→ Instruction
Locate every line that holds the string "parts" and copy it.

→ Data to use
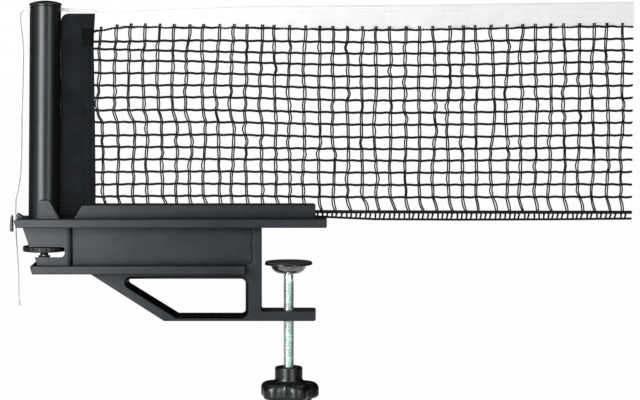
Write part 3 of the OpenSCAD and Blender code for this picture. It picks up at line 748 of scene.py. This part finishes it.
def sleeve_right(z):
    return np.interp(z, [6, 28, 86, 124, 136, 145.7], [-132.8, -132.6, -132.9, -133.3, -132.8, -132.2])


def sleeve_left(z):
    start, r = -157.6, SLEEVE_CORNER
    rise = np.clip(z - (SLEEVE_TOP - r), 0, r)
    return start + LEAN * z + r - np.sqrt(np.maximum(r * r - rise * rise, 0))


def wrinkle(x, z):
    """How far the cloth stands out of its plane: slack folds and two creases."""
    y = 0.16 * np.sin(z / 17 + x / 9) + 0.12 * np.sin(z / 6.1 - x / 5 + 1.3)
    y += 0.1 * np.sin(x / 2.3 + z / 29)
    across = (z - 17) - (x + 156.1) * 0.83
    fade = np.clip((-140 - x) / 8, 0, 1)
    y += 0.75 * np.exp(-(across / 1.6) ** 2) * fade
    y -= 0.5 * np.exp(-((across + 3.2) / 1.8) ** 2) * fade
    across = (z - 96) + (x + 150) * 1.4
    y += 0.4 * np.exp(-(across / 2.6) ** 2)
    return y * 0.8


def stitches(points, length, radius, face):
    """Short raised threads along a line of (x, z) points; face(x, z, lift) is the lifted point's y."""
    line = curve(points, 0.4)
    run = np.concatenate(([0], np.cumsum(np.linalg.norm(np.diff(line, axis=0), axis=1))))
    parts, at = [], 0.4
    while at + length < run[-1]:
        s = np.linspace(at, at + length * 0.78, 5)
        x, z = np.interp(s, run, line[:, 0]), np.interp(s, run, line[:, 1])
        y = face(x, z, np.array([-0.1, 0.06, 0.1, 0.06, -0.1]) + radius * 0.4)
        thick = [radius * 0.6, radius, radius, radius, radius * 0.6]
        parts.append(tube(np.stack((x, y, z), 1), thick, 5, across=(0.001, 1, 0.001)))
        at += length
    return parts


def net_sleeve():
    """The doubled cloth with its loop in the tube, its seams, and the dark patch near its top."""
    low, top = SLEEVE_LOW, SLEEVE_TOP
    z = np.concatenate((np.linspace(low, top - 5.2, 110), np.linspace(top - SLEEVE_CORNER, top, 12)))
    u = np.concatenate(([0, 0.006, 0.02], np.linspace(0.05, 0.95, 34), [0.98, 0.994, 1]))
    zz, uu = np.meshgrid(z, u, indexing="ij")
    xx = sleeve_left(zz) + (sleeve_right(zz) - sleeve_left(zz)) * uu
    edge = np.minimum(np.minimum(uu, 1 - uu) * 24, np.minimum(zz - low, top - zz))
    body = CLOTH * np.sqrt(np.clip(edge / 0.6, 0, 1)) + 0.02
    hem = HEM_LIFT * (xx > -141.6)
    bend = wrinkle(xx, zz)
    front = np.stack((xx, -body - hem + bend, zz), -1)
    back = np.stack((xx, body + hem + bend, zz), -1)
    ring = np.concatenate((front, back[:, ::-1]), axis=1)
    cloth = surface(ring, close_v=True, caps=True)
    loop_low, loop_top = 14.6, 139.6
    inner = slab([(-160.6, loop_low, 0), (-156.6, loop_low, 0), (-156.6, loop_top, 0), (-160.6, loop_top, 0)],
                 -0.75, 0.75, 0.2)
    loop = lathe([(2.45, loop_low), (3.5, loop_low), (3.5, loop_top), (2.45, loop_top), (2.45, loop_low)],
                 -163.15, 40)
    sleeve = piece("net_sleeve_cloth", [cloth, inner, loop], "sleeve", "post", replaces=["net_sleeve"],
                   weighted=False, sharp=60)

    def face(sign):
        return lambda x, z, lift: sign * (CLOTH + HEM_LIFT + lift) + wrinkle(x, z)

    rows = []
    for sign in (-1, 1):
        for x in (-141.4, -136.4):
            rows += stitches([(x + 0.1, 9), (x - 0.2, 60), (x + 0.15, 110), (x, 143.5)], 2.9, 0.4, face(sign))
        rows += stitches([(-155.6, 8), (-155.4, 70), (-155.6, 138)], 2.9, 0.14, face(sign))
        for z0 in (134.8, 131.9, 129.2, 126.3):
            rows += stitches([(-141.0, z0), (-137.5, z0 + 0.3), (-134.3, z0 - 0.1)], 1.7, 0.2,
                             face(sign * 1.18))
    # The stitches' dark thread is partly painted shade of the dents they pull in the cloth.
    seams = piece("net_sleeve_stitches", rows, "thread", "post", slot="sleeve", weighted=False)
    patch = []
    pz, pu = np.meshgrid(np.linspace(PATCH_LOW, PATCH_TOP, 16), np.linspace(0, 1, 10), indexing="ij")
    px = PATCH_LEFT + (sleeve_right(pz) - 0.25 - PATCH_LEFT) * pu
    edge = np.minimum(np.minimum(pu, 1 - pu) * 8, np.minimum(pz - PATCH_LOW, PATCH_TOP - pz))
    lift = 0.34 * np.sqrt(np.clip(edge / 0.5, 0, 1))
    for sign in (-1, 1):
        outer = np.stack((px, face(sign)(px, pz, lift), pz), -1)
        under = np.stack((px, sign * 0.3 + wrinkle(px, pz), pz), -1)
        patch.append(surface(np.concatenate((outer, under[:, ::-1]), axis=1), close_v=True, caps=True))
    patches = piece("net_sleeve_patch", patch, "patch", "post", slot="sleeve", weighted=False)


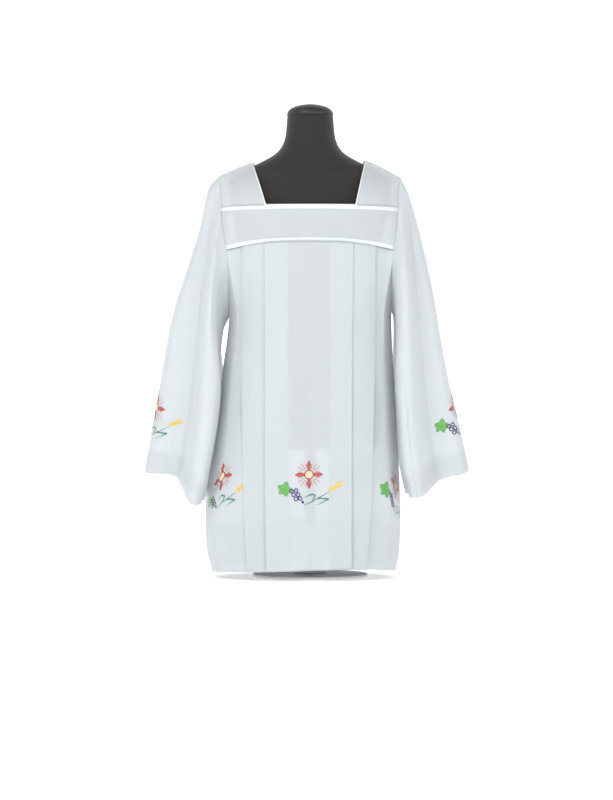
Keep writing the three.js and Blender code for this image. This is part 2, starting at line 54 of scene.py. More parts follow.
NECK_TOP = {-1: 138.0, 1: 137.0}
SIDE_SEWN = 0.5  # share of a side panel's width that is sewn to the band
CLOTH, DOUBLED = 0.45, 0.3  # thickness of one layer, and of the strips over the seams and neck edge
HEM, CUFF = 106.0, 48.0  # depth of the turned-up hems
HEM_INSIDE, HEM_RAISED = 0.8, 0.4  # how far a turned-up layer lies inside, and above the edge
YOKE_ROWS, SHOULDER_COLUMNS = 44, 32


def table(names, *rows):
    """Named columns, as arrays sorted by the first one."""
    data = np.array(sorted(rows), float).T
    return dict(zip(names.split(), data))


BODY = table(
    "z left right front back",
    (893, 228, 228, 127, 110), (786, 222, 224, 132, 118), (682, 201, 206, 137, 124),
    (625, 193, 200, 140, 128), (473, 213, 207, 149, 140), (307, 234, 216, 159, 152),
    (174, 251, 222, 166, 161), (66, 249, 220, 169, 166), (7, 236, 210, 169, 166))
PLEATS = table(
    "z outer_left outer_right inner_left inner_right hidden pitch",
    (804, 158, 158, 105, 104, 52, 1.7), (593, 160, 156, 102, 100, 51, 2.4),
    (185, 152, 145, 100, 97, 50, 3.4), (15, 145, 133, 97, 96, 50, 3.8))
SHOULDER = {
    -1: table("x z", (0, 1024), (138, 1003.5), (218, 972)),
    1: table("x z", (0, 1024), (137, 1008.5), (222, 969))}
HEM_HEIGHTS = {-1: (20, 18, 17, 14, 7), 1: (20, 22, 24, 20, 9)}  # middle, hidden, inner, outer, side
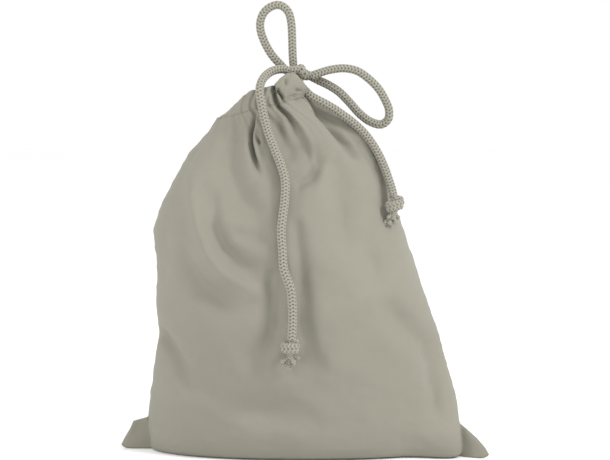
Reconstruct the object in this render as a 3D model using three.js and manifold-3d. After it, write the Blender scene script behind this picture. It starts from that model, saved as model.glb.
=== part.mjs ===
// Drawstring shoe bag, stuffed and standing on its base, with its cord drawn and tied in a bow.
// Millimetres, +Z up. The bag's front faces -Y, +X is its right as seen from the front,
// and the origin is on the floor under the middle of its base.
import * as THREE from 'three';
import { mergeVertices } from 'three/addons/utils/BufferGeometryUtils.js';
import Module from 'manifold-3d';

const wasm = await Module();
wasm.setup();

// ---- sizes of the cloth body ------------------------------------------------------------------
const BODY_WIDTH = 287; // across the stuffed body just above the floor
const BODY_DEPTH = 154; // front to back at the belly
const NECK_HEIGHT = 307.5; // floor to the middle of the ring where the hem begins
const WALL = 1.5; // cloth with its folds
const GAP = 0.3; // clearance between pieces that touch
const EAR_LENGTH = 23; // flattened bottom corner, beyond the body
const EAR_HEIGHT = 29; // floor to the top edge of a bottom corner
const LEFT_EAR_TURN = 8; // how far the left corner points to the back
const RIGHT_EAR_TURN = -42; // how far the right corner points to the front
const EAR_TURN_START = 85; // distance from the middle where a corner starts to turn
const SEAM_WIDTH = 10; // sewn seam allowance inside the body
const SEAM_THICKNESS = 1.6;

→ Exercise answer
    parts, at = [], 0.4
        parts.append(tube(np.stack((x, y, z), 1), thick, 5, across=(0.001, 1, 0.001)))
    return parts
Keep writing the three.js and Blender code for this image. This is part 2, starting at line 54 of scene.py. More parts follow.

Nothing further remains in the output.